## DATASET RECORDS
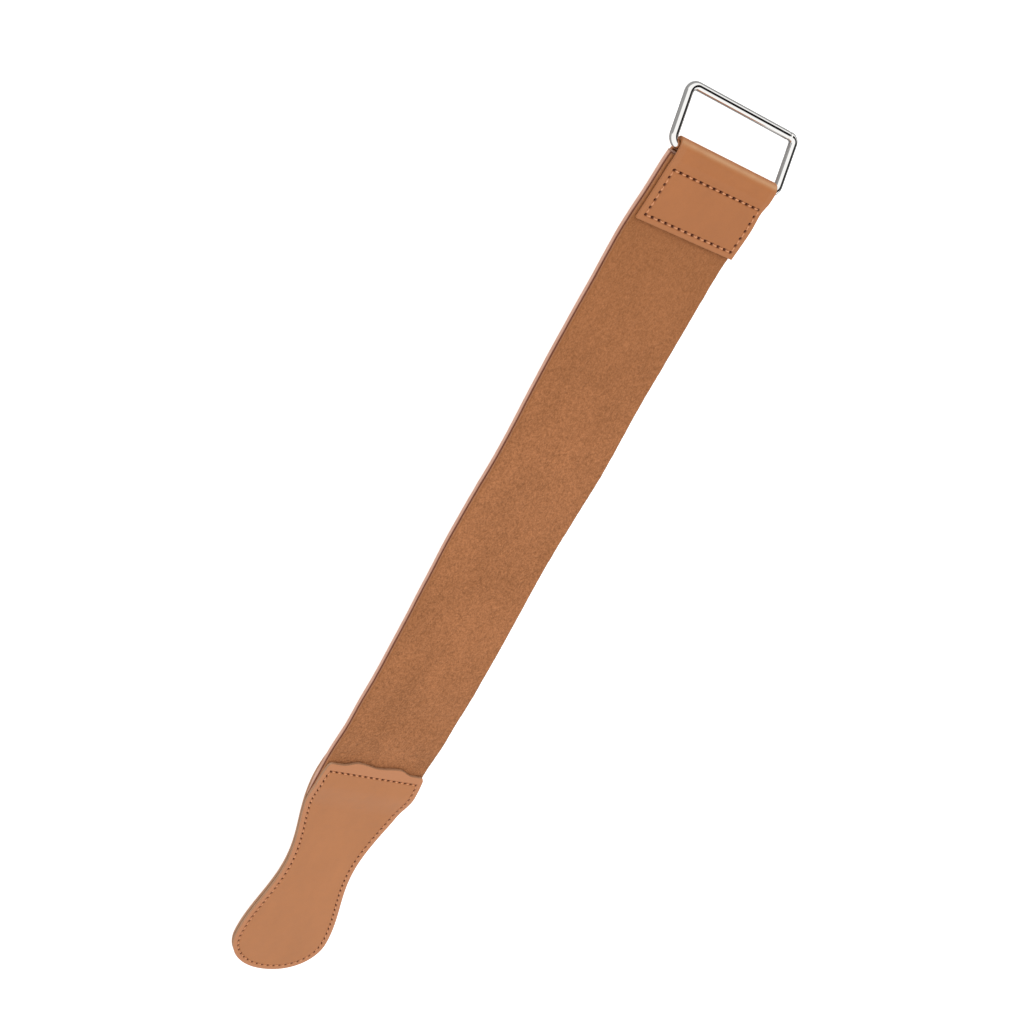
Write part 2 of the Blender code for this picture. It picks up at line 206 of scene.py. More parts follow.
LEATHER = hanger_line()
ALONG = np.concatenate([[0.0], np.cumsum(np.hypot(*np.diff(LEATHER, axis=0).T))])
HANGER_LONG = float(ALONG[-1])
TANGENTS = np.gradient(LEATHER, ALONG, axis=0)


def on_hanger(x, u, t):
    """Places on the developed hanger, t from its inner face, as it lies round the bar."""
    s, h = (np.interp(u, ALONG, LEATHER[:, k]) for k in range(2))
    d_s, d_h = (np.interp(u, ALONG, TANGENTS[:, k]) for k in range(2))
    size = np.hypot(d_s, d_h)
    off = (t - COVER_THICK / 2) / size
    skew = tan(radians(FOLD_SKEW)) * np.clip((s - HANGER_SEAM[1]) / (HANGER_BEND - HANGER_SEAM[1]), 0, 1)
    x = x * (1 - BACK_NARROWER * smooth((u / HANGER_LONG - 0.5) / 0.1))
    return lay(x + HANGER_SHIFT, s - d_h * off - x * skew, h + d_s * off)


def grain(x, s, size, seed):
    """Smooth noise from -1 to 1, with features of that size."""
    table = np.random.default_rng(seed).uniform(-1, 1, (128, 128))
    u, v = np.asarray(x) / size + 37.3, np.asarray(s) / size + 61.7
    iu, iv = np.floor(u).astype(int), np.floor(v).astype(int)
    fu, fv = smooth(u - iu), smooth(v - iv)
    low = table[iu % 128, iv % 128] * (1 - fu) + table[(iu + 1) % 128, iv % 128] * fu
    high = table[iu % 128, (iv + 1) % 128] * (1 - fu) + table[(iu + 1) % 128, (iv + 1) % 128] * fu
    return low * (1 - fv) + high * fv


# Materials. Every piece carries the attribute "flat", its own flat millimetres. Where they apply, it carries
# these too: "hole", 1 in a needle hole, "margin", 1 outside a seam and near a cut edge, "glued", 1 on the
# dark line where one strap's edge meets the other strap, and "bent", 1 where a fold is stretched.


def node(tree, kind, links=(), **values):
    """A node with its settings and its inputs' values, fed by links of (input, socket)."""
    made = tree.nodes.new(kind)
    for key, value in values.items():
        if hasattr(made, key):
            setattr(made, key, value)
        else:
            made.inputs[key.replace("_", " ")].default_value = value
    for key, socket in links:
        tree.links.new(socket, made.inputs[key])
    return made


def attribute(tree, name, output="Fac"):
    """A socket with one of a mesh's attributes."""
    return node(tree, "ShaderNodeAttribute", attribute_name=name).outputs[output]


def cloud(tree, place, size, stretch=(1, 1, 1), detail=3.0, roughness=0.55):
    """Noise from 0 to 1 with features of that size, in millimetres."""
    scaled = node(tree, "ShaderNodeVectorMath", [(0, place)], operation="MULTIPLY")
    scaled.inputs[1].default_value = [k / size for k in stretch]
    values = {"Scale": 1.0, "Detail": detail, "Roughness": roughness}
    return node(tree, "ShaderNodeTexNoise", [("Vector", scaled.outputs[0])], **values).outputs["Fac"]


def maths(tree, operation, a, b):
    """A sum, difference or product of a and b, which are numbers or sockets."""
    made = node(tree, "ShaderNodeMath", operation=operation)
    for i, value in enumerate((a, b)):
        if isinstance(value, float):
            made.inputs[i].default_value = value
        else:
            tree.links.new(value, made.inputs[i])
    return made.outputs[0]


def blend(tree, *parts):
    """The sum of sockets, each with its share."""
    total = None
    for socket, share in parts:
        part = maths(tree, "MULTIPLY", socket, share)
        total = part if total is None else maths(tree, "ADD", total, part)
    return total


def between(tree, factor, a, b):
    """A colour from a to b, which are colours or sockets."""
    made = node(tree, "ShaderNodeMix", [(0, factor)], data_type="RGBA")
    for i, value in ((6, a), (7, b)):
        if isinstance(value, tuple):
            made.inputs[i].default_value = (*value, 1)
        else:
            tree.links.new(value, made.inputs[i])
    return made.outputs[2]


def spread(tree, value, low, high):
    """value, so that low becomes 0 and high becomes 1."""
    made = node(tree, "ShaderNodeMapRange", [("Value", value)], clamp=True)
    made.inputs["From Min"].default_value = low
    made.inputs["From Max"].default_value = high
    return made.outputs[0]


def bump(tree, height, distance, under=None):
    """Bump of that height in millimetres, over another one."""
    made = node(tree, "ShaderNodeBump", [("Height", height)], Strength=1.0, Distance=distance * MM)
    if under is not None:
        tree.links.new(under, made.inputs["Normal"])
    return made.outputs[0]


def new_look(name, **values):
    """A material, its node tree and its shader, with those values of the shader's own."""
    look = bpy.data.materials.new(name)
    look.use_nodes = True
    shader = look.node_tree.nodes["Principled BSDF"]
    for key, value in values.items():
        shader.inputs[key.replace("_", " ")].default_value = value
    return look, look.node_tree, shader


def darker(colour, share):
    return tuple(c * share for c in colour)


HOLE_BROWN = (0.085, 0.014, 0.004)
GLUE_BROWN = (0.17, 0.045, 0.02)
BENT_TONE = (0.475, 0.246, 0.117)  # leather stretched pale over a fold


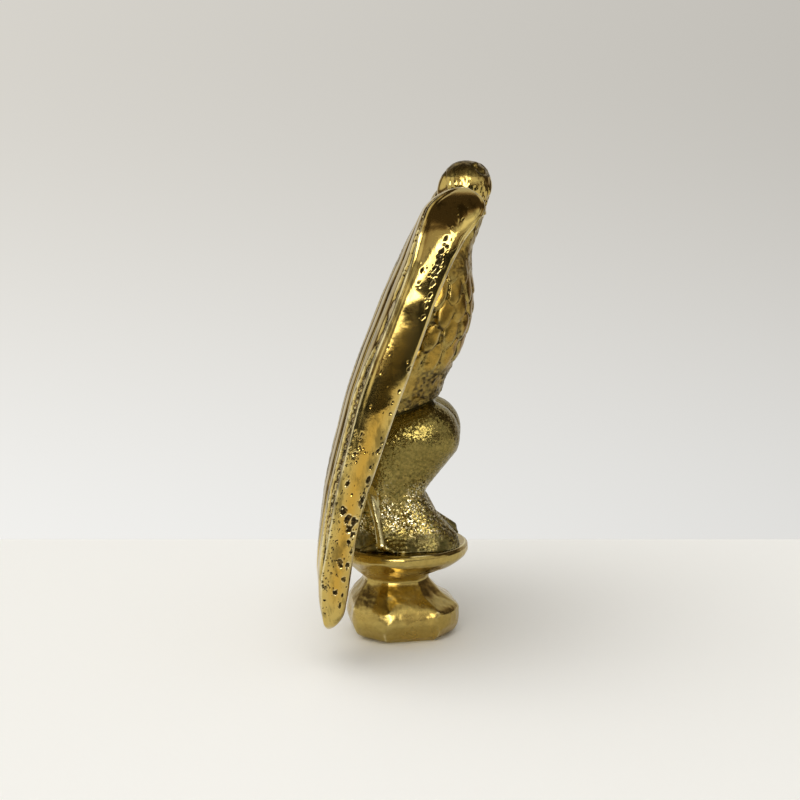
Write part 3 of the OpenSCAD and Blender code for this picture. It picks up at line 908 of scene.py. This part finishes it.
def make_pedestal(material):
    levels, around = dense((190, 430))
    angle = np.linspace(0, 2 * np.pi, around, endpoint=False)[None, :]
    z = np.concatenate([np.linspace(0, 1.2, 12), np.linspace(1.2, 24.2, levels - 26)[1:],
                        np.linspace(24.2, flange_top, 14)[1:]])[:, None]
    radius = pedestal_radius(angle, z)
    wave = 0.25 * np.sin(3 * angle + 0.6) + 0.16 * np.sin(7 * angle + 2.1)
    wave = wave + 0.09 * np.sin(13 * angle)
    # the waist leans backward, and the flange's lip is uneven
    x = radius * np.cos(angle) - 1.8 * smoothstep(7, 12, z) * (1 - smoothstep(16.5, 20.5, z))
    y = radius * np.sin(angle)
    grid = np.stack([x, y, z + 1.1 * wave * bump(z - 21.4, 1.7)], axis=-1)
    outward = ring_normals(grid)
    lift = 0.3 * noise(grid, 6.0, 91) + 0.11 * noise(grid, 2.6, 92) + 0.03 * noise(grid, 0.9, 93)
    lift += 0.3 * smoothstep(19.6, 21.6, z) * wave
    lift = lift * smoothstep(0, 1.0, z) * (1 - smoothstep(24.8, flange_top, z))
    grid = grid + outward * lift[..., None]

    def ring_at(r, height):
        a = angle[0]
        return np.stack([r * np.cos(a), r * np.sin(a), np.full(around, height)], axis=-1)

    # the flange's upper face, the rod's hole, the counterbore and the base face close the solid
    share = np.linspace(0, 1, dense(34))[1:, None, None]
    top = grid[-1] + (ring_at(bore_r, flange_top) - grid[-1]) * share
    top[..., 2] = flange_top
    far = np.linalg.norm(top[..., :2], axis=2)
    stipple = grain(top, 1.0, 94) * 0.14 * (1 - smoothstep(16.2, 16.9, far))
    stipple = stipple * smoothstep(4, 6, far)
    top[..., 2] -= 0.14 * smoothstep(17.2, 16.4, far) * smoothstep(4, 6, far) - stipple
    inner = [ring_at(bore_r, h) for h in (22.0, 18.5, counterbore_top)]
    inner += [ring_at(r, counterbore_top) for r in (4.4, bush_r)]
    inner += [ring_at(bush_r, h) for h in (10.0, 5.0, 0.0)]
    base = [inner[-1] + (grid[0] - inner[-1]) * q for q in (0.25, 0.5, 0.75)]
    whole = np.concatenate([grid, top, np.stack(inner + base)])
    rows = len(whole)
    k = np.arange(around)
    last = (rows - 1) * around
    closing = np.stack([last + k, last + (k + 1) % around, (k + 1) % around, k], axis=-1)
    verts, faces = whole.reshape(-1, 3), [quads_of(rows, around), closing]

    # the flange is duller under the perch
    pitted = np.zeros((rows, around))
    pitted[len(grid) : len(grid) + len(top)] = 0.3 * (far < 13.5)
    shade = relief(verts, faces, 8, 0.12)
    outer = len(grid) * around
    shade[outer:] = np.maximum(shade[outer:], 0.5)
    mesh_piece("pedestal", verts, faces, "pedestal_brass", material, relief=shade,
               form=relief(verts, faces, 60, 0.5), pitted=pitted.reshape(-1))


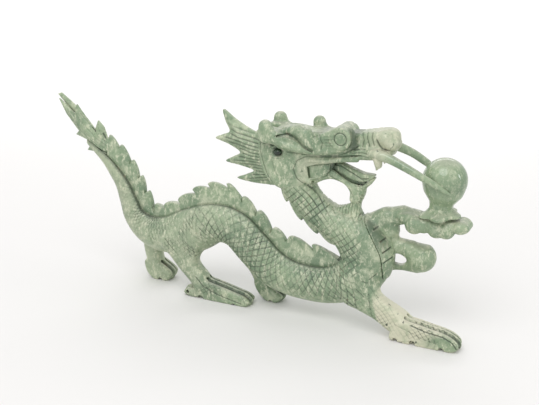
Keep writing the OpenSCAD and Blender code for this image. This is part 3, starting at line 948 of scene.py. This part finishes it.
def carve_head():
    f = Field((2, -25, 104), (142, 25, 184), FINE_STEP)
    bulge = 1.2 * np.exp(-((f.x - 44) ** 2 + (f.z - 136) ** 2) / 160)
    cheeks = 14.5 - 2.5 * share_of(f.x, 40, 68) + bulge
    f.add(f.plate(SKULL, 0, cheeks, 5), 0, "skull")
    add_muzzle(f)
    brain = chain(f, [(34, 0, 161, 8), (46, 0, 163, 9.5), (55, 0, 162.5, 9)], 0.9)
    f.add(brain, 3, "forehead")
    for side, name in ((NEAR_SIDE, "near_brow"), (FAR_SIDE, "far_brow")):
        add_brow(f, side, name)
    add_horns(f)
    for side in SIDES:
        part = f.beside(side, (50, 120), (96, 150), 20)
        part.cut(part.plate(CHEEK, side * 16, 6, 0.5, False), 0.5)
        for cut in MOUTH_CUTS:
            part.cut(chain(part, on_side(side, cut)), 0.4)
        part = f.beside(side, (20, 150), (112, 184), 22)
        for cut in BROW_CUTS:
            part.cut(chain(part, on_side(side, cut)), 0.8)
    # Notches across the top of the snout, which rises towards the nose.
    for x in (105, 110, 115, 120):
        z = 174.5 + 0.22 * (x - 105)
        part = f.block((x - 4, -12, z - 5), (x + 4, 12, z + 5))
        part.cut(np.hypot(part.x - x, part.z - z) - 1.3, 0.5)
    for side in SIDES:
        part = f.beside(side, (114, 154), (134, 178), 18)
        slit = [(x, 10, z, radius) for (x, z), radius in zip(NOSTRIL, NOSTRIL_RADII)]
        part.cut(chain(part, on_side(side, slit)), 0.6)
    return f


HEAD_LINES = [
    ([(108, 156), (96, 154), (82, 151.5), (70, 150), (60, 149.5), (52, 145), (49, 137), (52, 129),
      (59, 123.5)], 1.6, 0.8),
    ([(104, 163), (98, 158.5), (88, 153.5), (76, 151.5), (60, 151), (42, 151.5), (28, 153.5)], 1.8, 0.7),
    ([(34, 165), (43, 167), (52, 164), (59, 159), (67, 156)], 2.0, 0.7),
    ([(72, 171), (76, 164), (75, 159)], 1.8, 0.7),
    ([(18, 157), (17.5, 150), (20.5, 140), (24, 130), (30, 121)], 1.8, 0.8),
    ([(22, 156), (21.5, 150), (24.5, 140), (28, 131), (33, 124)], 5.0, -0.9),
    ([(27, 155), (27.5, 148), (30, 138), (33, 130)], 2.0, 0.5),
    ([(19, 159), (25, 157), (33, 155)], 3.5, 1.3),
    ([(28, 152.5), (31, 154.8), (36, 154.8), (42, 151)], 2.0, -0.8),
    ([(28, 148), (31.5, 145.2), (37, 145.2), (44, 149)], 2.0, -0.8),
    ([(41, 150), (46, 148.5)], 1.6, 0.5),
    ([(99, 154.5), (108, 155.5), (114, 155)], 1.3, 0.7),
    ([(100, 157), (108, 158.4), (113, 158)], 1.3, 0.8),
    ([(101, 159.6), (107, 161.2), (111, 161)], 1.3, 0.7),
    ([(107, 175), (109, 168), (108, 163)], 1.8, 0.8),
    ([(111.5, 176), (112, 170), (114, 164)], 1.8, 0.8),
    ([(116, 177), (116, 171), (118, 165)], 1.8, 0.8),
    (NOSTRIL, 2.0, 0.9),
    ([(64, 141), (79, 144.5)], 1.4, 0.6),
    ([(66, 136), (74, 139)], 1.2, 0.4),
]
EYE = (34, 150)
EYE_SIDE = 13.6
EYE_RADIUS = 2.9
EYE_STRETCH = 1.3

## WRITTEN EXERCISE
In the listing above, reproduce the first line and each one after it through the line that contains "# dark line".

## OUTPUT BELOW
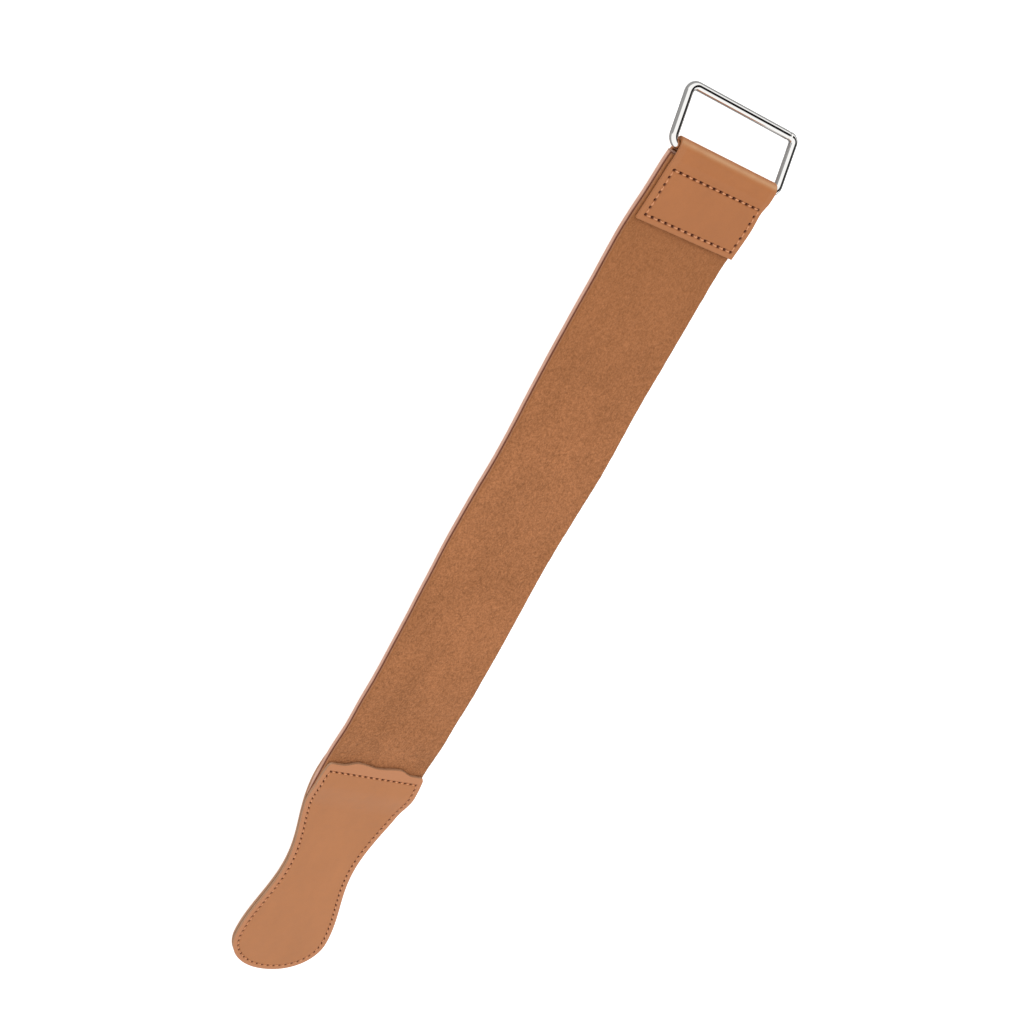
Write part 2 of the Blender code for this picture. It picks up at line 206 of scene.py. More parts follow.
LEATHER = hanger_line()
ALONG = np.concatenate([[0.0], np.cumsum(np.hypot(*np.diff(LEATHER, axis=0).T))])
HANGER_LONG = float(ALONG[-1])
TANGENTS = np.gradient(LEATHER, ALONG, axis=0)


def on_hanger(x, u, t):
    """Places on the developed hanger, t from its inner face, as it lies round the bar."""
    s, h = (np.interp(u, ALONG, LEATHER[:, k]) for k in range(2))
    d_s, d_h = (np.interp(u, ALONG, TANGENTS[:, k]) for k in range(2))
    size = np.hypot(d_s, d_h)
    off = (t - COVER_THICK / 2) / size
    skew = tan(radians(FOLD_SKEW)) * np.clip((s - HANGER_SEAM[1]) / (HANGER_BEND - HANGER_SEAM[1]), 0, 1)
    x = x * (1 - BACK_NARROWER * smooth((u / HANGER_LONG - 0.5) / 0.1))
    return lay(x + HANGER_SHIFT, s - d_h * off - x * skew, h + d_s * off)


def grain(x, s, size, seed):
    """Smooth noise from -1 to 1, with features of that size."""
    table = np.random.default_rng(seed).uniform(-1, 1, (128, 128))
    u, v = np.asarray(x) / size + 37.3, np.asarray(s) / size + 61.7
    iu, iv = np.floor(u).astype(int), np.floor(v).astype(int)
    fu, fv = smooth(u - iu), smooth(v - iv)
    low = table[iu % 128, iv % 128] * (1 - fu) + table[(iu + 1) % 128, iv % 128] * fu
    high = table[iu % 128, (iv + 1) % 128] * (1 - fu) + table[(iu + 1) % 128, (iv + 1) % 128] * fu
    return low * (1 - fv) + high * fv


# Materials. Every piece carries the attribute "flat", its own flat millimetres. Where they apply, it carries
# these too: "hole", 1 in a needle hole, "margin", 1 outside a seam and near a cut edge, "glued", 1 on the
# dark line where one strap's edge meets the other strap, and "bent", 1 where a fold is stretched.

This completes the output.